На конно-пользовательском курорте — паника.
Естественно, лошадники сложа руки не сидят, а изобретают способы временного спасения.
Один из таких способов — это быстрое приготовление острых словесных соусов, которыми можно было бы приправить идеологически протухший конный спорт и попокатание.
И такой соус изобретается. Его легко определить — в нем словечки «понимание», «любовь», «контакт», «постижение лошади», «партнерство с лошадью», «единение с лошадью».
Все, по сути, остается тем же самым. Железо, шамбоны, побои, применение нейрокраниального шока для послушания, размозжение мышц спины, мартингалы, «даунки»… но добавляются словечки о «единении».
В чашу лошадиной крови наливается сиропчик.
Естественно, «чистая» попытка вступиться за скачки или дрессаж — будет столь же чистым «питекантропничанием». Не поймут.
Значит — добавляются словечки. Гнилая рожа конного спорта и попокатательства — макияжится…
Потому что им очень хочется. Хочется галопировать по полям, плюя на горящую от боли лошадиную спину, хочется врезать железом в ответ на попытку лошади возмутиться.
Хочется.
Адреналин. Спорт.
Но уже стыдно.
Поэтому появляются ПИСы.
С ПИСами хорошо. Уютно.
Можно делать все то же самое: избивать, рвать железом рот, уродовать спину, но при этом говорить слова про «понимание лошади».
Примечательно, что в книжке ПИСа — ни единого разумного слова о физиологии лошади.
И о том, что именно физиологические ощущения абсолютно первичны, и на них строится все. С любым живым существом отношения начинаются с того, делаешь ты ему больно — или нет.
Но об этом ни-ни… Что вы, запретная тема!
Лучше поговорить о высоком. О любви и партнерстве.
В книжке ПИСа много предназначено, по идее, для сведения самой лошади.

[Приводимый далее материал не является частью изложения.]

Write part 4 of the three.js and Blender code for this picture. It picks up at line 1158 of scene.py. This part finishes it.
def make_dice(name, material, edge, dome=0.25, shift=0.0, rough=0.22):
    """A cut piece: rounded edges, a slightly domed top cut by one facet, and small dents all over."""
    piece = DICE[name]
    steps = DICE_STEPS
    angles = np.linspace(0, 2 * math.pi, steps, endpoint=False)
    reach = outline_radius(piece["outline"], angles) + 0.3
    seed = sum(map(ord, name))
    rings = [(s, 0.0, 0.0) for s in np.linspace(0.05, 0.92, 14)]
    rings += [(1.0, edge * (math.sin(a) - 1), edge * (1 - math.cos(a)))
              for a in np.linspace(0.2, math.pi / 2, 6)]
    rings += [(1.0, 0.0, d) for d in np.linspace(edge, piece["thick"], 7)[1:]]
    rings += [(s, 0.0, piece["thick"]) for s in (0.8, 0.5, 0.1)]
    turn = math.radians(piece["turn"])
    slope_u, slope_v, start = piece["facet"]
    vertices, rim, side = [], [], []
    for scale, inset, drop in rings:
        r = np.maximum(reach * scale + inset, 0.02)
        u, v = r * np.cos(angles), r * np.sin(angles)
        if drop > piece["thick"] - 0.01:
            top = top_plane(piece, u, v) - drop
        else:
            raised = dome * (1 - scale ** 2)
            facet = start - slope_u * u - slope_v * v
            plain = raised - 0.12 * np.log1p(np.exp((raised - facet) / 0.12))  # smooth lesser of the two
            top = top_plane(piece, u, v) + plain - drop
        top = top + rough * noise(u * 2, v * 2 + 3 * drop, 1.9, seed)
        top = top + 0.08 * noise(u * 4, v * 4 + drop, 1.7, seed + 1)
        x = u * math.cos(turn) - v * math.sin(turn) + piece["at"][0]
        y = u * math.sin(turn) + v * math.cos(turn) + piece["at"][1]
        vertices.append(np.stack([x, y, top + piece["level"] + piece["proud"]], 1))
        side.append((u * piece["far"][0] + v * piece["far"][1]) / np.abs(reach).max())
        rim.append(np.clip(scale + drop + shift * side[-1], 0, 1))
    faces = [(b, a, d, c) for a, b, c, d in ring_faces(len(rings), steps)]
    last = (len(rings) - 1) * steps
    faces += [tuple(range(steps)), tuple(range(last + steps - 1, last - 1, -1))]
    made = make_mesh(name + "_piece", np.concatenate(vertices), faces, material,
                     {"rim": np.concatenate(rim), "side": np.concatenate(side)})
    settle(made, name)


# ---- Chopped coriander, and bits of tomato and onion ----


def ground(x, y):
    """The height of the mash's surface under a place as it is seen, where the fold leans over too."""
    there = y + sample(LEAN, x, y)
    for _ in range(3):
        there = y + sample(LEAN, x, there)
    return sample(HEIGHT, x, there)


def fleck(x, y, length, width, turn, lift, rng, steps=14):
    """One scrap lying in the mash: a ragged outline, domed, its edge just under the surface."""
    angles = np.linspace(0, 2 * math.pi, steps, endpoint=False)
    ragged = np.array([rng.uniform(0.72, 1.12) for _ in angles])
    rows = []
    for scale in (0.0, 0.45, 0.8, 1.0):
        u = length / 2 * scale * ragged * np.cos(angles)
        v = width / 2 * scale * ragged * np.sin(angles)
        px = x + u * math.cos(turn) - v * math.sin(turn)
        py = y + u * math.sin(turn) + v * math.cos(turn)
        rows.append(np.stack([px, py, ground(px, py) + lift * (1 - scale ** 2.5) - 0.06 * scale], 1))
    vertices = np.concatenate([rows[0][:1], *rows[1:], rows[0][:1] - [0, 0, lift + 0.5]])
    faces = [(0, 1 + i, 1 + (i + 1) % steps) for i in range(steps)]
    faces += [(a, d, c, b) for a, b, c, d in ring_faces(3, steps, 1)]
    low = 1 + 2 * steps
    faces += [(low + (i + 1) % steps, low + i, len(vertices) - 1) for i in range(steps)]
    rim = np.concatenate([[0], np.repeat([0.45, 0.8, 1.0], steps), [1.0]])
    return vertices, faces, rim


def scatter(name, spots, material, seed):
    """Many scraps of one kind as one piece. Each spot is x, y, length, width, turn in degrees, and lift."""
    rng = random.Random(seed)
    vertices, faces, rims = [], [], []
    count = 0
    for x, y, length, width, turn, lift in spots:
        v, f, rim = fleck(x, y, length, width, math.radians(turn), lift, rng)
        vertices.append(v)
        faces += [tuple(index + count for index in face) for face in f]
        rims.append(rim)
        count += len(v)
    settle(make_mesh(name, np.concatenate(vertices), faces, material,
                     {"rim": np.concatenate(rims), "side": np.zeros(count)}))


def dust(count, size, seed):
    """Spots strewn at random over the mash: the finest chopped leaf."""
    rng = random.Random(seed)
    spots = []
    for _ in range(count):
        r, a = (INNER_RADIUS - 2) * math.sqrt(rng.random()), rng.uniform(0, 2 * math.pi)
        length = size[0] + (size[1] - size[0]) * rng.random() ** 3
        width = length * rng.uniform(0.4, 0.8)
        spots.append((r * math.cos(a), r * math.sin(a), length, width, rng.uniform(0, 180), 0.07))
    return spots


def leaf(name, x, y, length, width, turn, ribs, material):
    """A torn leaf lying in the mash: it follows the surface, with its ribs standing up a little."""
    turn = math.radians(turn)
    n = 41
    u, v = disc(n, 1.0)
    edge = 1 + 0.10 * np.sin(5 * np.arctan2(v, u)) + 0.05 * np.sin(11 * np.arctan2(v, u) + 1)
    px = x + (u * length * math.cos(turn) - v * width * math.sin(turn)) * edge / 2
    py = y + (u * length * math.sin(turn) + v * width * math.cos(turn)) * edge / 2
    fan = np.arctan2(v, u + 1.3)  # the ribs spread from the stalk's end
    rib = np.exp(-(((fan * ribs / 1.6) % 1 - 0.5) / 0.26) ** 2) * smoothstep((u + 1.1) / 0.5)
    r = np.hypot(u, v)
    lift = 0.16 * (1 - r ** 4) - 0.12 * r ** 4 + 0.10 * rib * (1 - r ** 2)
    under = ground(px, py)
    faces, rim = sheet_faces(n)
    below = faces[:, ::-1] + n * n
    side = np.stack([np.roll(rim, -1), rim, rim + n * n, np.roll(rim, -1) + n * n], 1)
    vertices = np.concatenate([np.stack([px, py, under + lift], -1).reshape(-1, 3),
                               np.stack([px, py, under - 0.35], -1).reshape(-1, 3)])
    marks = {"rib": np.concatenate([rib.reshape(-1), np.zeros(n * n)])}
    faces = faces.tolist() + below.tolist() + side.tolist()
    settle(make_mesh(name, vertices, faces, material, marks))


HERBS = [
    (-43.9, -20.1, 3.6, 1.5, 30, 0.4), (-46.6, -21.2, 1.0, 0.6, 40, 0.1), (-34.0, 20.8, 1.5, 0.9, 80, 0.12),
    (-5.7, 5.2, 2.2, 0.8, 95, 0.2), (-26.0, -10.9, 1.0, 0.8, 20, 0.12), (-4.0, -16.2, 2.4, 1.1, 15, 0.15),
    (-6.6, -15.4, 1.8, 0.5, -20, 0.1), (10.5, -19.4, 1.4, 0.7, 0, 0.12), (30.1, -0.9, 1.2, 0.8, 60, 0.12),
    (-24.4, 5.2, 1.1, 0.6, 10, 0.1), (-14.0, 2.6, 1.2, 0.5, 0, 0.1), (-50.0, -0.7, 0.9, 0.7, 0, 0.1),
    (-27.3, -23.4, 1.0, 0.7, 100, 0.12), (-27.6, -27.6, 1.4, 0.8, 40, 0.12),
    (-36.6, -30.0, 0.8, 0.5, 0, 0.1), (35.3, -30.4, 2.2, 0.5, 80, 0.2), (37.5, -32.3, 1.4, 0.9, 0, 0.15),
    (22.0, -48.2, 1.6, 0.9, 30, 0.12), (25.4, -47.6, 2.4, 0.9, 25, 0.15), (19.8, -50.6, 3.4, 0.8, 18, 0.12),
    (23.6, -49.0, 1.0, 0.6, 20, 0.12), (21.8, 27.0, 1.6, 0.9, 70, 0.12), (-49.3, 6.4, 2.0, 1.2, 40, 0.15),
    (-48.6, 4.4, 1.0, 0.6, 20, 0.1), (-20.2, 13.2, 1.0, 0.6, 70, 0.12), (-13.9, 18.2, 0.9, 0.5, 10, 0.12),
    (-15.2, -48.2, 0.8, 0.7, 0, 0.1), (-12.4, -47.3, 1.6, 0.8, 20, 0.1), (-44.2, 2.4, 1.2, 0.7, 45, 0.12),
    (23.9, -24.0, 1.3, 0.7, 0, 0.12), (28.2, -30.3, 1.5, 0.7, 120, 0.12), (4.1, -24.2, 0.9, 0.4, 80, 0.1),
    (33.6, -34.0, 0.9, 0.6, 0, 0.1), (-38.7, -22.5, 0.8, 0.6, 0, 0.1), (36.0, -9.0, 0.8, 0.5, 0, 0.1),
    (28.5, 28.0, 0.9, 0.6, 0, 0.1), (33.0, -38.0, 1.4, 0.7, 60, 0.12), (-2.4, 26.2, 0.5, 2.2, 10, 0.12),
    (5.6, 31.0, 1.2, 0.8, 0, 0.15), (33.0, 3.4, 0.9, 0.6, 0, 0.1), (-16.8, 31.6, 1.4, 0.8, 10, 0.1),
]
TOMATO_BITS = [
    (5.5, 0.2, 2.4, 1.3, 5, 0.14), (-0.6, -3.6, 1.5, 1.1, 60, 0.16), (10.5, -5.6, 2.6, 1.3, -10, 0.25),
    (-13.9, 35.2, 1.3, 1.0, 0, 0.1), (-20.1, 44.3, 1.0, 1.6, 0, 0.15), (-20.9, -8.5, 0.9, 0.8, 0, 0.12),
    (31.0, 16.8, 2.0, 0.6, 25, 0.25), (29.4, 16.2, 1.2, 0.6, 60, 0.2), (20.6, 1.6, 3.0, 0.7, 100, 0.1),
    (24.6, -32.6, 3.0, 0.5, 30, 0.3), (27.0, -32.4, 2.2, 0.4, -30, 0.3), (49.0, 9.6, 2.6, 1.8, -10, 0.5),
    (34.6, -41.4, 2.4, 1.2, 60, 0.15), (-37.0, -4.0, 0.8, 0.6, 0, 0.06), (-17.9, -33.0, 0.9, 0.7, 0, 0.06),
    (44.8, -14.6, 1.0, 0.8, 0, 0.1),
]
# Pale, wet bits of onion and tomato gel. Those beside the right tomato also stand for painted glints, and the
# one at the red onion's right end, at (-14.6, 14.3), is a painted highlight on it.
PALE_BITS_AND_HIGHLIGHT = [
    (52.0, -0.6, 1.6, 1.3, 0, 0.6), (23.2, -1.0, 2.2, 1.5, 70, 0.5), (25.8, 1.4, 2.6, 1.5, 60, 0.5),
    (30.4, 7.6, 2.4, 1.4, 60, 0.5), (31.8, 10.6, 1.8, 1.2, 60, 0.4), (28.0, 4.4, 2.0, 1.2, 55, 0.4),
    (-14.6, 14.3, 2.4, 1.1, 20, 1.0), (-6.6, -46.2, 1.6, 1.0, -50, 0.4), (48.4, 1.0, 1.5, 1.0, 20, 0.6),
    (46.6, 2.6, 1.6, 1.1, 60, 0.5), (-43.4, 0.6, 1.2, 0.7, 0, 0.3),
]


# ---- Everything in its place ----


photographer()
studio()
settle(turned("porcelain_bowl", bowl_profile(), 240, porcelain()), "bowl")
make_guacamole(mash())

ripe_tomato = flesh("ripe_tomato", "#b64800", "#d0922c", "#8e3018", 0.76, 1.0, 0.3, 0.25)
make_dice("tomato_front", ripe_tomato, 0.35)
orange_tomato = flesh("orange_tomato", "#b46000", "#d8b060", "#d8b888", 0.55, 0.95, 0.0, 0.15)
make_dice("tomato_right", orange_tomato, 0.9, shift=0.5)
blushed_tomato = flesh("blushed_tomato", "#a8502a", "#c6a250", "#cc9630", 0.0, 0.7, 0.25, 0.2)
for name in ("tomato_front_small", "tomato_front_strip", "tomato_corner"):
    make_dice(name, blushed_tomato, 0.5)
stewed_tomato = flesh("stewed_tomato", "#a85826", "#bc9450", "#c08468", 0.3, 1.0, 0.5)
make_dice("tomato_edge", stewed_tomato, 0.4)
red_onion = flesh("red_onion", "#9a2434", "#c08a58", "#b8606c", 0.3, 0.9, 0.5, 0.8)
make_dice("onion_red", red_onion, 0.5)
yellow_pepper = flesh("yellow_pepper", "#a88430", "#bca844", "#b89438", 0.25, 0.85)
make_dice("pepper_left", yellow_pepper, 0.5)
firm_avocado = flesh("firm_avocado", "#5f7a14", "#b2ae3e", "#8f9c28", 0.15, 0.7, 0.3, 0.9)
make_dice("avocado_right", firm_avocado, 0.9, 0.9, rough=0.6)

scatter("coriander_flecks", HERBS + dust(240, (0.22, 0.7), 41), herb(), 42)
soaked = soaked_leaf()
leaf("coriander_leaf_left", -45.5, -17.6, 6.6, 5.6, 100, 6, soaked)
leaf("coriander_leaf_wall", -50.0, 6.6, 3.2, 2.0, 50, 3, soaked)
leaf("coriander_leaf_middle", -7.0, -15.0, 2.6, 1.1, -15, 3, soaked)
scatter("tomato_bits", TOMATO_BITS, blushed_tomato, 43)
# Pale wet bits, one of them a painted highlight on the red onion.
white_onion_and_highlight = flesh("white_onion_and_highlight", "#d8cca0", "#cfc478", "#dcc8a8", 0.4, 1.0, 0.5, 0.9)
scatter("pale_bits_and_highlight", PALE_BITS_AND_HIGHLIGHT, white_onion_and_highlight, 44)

Как она должна понимать всадника, как она должна его слушаться, как должна прыгать крашеные палочки.
Эта рефренная апелляция к самой лошади лоха-читателя должна особенно прослезить.
Ему невдомек, что это для лошади прописана некая — «этика поведения на электрическом стуле».

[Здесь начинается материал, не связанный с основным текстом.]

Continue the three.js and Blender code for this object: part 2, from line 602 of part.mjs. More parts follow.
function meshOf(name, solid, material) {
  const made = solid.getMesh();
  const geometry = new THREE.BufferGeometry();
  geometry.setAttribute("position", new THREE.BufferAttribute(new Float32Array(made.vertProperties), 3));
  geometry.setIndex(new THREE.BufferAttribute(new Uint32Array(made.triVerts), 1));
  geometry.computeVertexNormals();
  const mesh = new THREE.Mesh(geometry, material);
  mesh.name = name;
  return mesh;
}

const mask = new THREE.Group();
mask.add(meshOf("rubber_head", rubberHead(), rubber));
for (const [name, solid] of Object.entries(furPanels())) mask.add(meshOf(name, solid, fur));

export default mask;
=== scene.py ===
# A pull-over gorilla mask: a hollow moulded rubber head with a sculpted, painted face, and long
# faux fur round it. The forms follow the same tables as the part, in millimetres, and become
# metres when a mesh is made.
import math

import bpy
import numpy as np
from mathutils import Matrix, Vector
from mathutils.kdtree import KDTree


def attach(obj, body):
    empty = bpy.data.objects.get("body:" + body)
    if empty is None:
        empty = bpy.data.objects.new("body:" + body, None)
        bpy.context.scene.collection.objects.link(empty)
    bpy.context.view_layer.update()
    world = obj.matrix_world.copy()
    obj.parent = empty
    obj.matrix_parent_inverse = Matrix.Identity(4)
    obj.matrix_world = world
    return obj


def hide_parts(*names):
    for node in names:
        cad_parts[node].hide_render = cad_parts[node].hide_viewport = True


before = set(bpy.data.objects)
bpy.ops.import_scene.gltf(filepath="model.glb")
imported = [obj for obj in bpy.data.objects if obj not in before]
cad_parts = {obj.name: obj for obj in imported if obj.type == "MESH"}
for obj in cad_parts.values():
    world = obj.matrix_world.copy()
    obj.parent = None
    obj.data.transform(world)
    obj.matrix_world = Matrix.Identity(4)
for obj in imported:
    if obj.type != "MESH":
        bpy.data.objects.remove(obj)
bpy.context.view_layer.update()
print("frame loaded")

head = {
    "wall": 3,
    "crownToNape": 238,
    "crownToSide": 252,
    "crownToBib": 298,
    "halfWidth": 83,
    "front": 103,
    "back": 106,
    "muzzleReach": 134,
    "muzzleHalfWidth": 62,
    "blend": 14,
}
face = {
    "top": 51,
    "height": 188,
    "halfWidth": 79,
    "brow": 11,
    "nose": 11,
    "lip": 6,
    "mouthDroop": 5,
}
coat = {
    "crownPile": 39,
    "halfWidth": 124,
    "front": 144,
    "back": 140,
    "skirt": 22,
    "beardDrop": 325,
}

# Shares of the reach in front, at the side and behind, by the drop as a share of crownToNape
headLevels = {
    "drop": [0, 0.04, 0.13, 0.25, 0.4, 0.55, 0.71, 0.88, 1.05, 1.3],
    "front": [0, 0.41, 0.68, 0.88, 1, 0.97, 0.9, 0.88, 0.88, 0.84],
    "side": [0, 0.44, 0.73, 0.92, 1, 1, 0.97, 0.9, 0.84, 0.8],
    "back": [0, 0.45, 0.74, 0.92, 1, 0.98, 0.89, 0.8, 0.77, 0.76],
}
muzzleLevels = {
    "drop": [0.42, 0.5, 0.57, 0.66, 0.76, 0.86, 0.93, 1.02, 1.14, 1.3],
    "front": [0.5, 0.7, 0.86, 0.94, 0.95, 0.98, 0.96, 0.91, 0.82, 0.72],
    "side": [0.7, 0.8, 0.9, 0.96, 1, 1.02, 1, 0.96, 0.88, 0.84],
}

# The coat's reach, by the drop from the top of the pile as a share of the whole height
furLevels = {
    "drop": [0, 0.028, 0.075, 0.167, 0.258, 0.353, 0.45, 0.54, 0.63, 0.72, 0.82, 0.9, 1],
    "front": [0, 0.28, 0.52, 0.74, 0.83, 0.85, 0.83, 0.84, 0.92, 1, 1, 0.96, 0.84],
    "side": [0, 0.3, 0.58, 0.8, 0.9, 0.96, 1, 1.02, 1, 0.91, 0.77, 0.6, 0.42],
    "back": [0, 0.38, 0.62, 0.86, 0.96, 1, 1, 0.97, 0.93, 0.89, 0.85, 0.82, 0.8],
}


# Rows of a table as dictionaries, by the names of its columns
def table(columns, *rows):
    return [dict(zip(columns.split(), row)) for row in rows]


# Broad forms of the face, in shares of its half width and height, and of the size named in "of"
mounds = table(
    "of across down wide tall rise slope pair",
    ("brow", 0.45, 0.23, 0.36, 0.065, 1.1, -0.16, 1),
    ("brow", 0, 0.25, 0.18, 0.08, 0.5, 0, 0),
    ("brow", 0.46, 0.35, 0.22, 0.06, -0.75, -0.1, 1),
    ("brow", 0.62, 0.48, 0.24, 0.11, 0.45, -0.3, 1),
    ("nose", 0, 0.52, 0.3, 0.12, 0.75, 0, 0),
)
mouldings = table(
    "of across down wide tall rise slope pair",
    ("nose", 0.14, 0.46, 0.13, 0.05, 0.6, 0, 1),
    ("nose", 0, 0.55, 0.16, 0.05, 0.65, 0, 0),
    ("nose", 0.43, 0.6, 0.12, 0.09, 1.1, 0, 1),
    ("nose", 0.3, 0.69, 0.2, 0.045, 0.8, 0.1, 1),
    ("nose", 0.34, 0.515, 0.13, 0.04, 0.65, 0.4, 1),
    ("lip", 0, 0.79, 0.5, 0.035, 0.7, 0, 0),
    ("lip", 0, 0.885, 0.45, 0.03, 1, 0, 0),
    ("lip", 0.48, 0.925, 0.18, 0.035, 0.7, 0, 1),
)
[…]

Цитировать книгу бессмысленно — это, действительно, продукт с явными признаками неоднократной руминации, сдобренной диким лицемерием автора.
Простой пример (стр. 19): «Как дать лошади знать, что вы на ее стороне? Например, высвободите челку из-под налобного ремня уздечки…»
Все прочее — выдержано именно в таком духе. И все очень сладенькое и скользкое.
Как говорили латиняне: «D. C.» (Dedeceo Cero), что означает, в буквальном переводе, текст «непристойно скользкий» — «Д. Ц.»
Но с модными проблесками, с репликами о лошадином настроении и прочем. И автора зовут ПИС.
То есть обыкновенный неполный ПИС Д. Ц.
Линда Теллингтон-Банка
Есть предметы, наличие которых на некоем очень «почетном» месте — сразу наилучшим образом характеризует помещение, в котором они находятся.
Поясню:
К примеру, если в доме, на почетном месте, мы видим древний фолиант, микроскоп или скриниум, то сразу понимаем, что мы в жилище ученого.
Если видим наборы лаков, пудреницы и импортный конфекцион, то нет сомнений, мы оказались в обители гламурщицы-куртизанки.